Graphic_1 <- US_Flights_Planes %>% group_by("Manufacturing Year" = YEAR.MFR, label = TRUE) %>% summarize("Percent Major Delay" = (sum(MajDepDelay)/ n())*100, "Number of Flights in Cohort" = n())
Graphic_1 %>% ggvis(~`Manufacturing Year`, ~`Percent Major Delay`, fill = ~`Number of Flights in Cohort`, size := 200, opacity :=.8) %>% layer_points

One could expect an increase in delays for older aircraft, due to increased mechanical issues causing delays. Our chart doesn’t seem to support that theory though!

Per Patrick Smith’s Ask The Pilot, aged aircraft are subjected to increasingly rigorous maintenance routines. Perhaps this increased attention actually keeps maintenance delays under control for older aircraft.

In the chart, we actually see an upward trend in delays for newer aircraft - perhaps due to issues incumbent with newer, more complex systems?

Aircraft Manufacturer and Major Delays

Next, it was time to investigate if we could discern a pattern between certain aircraft manufacturers and major delays in our data.
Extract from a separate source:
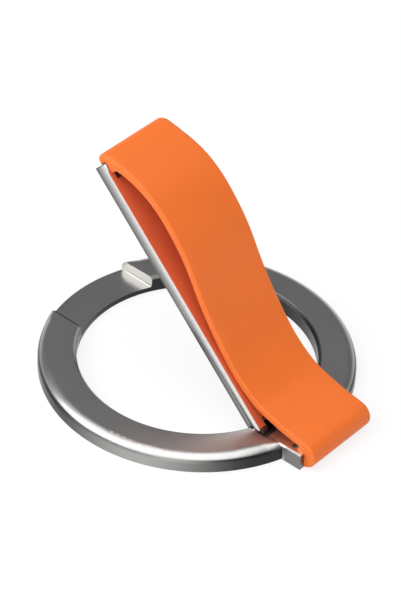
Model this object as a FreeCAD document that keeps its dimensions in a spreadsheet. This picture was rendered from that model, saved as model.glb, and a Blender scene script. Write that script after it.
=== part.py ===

Many are well aware of the rivalry between Airbus and Boeing, and perhaps we can see if one manufacturer’s aircraft experience fewer delays than the other.

#Is there a relationship between manufacturer and major departure delays?
Graphic_2 <-US_Flights_Planes %>% group_by("Manufacturer" = MFR, label = TRUE) %>% summarize("Percent Major Delay" = (sum(MajDepDelay)/ n())*100, "Number of Flights in Cohort" = n())
Graphic_2 %>% ggvis(~`Manufacturer`, ~`Percent Major Delay`, fill = ~`Number of Flights in Cohort`) %>% layer_bars(width = .5) %>% add_axis("x", tick_padding = 35, properties = axis_props(axis = list(stroke = "blue", strokeWidth = 2), ticks = list(stroke = "blue", strokeWidth = 2), labels = list(angle = 45, align = "left", fontSize = 10)))
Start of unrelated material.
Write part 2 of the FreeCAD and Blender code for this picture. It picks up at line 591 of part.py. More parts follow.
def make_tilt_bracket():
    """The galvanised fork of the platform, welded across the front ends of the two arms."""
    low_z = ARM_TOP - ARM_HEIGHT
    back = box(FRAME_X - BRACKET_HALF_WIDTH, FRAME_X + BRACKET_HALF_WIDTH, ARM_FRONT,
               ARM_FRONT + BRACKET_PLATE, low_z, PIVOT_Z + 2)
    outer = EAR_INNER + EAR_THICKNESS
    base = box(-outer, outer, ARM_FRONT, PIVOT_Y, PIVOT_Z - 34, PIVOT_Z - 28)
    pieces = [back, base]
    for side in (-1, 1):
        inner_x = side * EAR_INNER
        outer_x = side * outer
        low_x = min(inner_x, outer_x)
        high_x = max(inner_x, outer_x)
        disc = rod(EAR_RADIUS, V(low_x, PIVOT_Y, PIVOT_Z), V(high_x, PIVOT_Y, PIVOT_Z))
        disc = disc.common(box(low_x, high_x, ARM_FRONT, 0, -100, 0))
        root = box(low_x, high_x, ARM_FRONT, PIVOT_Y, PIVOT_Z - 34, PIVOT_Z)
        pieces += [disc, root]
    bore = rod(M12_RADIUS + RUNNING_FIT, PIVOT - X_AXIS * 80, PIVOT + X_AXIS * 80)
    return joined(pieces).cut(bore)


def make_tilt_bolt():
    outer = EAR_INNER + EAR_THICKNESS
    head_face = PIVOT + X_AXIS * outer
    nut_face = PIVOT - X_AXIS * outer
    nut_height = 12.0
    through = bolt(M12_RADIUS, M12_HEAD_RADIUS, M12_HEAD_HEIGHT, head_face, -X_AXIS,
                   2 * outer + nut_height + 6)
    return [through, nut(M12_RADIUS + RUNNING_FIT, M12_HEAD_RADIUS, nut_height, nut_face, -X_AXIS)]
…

While there are some variances apparent, we did not find a remarkable difference in delays between Airbus and Boeing. Cessna was notable in this view for experiencing major delays almost twice as frequently as Boeing/Airbus.

Can Pilots Reduce Arrival Delays on Longer Flights?

We’ve all heard some variation of, “Well folks, we got a bit of a late start coming out of [your city here], but we’re going to try and make up most of it in the air.” In this exploration, we’ll look at the prevalence of arrival delays by distance between airports. The theory we’re testing is for a negative relationship between long flights and arrival delays. For simplicity, we’ve filtered this visualization to the top five manufacturers and arrival delays under ten hours.

#Store the top 5 MFR's by number of flights
Top_5_MFR <- US_Flights_Planes %>% group_by(MFR = MFR) %>% summarize("Flights" = n()) %>% top_n(5)
#Is there a relationship between flight distance and arrival delay?
US_Flights_Planes %>% inner_join(Top_5_MFR) %>% filter(PosArrDelay < 600) %>% ggvis(~Distance, ~PosArrDelay, fill= ~ MFR, opacity :=.7)

From this visualization, we can confirm that pilots are often able to reduce arrival delays on longer flights, because we’re seeing Arrival Delays (in minutes) decreasing with length of flight.

An interesting additional finding - from this visualization, we gain some insight into how carriers deploy their various planes across their routes:

  1. Boeing / Airbus: Shared responsibility on both short- and long-haul flights, but carriers deploy these aircraft exclusively on their longest routes.
  2. Embraer / Bombardier: Regional Jets (RJ’s) limited to short-medium haul routes, generally under 1,500 miles.
  3. McDonnell Douglas: These venerable craft are some of the oldest in the fleet (though the absolute oldest are aged Boeing 757 and 737’s). This manufacturer produced aircraft that could fly trans-continental routes in their heyday, but are largely limited to medium-length routes for economic, rather than technical reasons today.